Records supplied:
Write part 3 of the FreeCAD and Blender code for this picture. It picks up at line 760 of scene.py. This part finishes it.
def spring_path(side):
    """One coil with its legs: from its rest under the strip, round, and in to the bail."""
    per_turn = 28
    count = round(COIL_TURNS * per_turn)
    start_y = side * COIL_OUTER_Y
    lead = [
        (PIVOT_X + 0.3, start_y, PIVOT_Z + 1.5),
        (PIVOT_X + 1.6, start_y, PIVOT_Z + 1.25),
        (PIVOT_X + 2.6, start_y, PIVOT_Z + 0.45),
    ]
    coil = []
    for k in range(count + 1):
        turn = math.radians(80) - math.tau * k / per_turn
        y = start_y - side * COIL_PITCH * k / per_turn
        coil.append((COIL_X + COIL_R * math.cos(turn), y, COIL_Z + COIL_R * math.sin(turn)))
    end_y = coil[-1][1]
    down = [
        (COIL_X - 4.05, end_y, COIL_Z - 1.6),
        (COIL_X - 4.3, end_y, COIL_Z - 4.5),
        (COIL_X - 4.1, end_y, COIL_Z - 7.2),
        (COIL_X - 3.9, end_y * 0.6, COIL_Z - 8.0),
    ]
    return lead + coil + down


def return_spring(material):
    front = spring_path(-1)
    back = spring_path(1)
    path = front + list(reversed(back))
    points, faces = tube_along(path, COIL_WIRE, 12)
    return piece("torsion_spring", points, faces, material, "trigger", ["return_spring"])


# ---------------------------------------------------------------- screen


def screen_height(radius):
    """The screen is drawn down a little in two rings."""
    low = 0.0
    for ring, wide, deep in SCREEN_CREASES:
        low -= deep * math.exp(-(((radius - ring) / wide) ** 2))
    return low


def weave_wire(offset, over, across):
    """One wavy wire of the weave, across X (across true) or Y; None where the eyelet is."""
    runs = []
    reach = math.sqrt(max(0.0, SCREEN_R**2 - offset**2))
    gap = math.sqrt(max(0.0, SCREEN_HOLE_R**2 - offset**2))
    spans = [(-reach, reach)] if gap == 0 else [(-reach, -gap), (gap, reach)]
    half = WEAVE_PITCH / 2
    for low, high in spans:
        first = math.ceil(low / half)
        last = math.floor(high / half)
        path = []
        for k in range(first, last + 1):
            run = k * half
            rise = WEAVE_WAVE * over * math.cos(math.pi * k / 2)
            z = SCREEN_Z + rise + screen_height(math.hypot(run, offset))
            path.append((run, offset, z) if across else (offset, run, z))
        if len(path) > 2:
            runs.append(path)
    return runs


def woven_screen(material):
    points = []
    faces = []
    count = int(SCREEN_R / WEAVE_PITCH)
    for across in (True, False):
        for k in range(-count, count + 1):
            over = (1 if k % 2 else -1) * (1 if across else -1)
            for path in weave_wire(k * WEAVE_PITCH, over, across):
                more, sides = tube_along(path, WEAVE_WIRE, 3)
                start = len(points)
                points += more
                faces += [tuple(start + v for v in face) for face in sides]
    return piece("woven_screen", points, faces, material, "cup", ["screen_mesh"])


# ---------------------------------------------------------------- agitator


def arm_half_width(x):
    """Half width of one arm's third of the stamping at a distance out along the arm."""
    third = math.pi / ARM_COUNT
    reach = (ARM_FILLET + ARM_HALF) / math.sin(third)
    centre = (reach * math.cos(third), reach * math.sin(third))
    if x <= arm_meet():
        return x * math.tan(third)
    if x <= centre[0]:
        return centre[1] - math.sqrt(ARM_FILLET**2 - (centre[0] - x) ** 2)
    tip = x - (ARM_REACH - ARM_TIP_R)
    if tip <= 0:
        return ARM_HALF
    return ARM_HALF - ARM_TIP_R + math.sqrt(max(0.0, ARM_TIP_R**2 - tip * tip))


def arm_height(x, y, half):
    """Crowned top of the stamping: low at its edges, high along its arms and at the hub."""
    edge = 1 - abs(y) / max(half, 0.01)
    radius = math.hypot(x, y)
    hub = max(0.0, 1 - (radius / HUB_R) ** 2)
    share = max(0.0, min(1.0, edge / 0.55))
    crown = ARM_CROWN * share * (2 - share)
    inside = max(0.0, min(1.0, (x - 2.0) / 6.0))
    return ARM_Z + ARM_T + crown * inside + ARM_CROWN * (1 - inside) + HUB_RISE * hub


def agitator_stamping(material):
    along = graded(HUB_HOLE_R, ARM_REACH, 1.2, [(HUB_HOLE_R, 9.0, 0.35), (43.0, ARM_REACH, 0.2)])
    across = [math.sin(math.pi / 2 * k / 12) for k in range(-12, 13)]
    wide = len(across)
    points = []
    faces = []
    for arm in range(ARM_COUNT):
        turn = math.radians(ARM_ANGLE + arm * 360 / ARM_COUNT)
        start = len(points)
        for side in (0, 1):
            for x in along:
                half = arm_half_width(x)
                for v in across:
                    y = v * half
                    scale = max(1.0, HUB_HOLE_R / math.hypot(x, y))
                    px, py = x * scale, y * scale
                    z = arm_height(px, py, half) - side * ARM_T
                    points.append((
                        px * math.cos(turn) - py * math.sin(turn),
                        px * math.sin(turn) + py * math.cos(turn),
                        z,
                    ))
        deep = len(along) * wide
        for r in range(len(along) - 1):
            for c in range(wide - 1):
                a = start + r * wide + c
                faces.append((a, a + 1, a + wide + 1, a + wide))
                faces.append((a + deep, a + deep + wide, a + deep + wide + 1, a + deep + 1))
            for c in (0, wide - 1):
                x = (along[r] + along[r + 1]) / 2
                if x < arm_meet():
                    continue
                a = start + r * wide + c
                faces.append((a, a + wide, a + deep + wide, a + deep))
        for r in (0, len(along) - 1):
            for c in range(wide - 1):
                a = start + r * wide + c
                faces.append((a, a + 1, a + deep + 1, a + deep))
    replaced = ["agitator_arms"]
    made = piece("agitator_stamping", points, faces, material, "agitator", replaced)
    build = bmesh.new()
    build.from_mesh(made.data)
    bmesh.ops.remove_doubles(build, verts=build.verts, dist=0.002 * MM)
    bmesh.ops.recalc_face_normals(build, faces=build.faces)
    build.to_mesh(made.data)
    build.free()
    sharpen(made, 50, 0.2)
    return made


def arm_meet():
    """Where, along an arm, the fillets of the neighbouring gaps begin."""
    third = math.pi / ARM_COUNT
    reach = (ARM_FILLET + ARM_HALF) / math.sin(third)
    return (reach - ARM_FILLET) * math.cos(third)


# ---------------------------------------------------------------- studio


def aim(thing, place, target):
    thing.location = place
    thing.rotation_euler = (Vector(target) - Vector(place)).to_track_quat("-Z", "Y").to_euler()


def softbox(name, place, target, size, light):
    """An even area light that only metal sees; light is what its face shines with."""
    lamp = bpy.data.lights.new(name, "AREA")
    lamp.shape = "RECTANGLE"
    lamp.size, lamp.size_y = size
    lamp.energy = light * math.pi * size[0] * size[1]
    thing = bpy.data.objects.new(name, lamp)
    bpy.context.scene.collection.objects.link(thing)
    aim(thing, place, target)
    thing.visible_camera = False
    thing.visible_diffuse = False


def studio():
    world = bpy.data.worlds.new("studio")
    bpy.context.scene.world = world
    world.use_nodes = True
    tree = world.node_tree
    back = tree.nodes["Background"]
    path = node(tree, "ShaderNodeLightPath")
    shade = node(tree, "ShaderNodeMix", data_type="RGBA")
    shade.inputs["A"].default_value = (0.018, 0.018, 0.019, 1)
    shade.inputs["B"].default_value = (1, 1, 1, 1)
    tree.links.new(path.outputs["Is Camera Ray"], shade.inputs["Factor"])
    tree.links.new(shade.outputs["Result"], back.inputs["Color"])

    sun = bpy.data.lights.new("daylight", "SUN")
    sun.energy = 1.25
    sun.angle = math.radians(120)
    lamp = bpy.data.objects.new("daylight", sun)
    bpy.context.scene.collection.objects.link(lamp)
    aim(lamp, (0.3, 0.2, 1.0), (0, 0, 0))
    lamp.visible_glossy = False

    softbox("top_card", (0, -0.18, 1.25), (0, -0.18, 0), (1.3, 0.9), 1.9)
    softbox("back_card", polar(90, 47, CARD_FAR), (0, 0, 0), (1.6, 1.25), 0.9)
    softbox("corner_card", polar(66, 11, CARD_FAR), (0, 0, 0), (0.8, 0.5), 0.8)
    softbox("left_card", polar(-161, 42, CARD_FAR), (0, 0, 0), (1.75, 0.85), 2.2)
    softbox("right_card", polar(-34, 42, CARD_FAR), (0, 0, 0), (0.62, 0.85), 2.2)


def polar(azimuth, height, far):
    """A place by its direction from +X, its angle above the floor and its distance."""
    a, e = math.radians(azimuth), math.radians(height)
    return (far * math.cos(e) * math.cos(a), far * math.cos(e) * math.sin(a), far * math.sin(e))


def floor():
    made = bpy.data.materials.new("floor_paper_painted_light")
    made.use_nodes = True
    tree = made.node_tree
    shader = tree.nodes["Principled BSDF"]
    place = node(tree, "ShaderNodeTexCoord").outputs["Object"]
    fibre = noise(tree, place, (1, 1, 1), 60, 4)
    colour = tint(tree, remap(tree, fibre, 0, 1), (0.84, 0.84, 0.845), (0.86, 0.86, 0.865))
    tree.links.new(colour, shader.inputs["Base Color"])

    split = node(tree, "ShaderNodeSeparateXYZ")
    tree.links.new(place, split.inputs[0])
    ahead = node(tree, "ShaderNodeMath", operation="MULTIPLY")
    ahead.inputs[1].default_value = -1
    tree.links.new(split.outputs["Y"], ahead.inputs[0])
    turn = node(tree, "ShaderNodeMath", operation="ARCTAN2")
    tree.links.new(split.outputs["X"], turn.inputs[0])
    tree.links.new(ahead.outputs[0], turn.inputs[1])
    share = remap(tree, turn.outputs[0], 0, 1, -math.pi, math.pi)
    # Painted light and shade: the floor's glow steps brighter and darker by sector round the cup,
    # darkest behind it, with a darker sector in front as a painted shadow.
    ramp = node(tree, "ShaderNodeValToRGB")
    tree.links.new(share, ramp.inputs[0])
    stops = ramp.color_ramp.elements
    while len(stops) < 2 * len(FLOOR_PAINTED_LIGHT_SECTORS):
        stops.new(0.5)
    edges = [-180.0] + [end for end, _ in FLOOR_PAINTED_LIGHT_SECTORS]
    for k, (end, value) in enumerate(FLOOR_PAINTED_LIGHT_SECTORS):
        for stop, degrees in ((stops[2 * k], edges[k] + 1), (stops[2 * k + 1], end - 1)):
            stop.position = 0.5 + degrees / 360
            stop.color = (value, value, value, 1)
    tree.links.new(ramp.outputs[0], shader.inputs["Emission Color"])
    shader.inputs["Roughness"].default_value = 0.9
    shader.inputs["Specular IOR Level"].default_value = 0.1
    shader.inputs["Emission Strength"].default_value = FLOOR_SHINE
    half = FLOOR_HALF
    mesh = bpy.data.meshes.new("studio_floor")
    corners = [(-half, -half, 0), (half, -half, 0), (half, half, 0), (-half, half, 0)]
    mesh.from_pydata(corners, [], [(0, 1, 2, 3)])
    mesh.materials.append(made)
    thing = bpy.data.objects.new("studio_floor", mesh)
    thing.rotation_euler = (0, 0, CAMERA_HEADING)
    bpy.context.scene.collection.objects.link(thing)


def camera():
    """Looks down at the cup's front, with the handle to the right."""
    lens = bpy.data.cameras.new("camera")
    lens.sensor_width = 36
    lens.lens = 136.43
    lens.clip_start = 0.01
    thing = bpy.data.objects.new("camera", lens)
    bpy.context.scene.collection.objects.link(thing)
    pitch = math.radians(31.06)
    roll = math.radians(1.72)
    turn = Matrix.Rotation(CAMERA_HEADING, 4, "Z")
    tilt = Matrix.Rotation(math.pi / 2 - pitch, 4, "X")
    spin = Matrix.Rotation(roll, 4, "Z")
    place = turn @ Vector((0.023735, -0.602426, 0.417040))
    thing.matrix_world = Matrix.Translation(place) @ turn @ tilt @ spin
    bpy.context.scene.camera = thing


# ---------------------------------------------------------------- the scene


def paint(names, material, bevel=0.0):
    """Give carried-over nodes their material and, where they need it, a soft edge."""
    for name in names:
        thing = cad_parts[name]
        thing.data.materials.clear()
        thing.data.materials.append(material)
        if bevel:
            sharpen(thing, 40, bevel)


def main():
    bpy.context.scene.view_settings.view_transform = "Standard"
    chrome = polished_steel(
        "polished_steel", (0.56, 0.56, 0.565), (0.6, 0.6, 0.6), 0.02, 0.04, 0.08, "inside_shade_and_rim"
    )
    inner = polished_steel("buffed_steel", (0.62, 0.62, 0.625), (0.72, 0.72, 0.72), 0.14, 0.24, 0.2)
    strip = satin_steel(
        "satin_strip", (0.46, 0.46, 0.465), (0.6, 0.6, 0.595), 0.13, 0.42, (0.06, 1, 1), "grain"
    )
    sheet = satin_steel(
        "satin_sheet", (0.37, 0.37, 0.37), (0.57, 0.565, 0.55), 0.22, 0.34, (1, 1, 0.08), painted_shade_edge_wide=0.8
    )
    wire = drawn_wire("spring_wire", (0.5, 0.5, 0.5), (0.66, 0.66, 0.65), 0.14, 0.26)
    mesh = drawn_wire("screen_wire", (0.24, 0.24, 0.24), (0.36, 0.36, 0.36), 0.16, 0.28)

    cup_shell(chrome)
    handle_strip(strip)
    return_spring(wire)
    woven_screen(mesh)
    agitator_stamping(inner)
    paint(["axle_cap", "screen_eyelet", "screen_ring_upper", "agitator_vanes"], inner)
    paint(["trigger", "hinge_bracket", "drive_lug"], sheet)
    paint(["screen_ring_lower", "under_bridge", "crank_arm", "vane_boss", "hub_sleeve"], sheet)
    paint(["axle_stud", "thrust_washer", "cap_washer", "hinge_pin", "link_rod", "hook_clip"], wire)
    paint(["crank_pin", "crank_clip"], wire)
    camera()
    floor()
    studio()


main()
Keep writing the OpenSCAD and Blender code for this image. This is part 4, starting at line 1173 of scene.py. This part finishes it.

Task goal: Within the listing above, the range opens at the line with "thing = cad_parts[name]" and closes at the line with "sharpen(thing, 40, bevel)". Reproduce exactly the lines of that range, including both ends.

Worked solution:
        thing = cad_parts[name]
        thing.data.materials.clear()
        thing.data.materials.append(material)
        if bevel:
            sharpen(thing, 40, bevel)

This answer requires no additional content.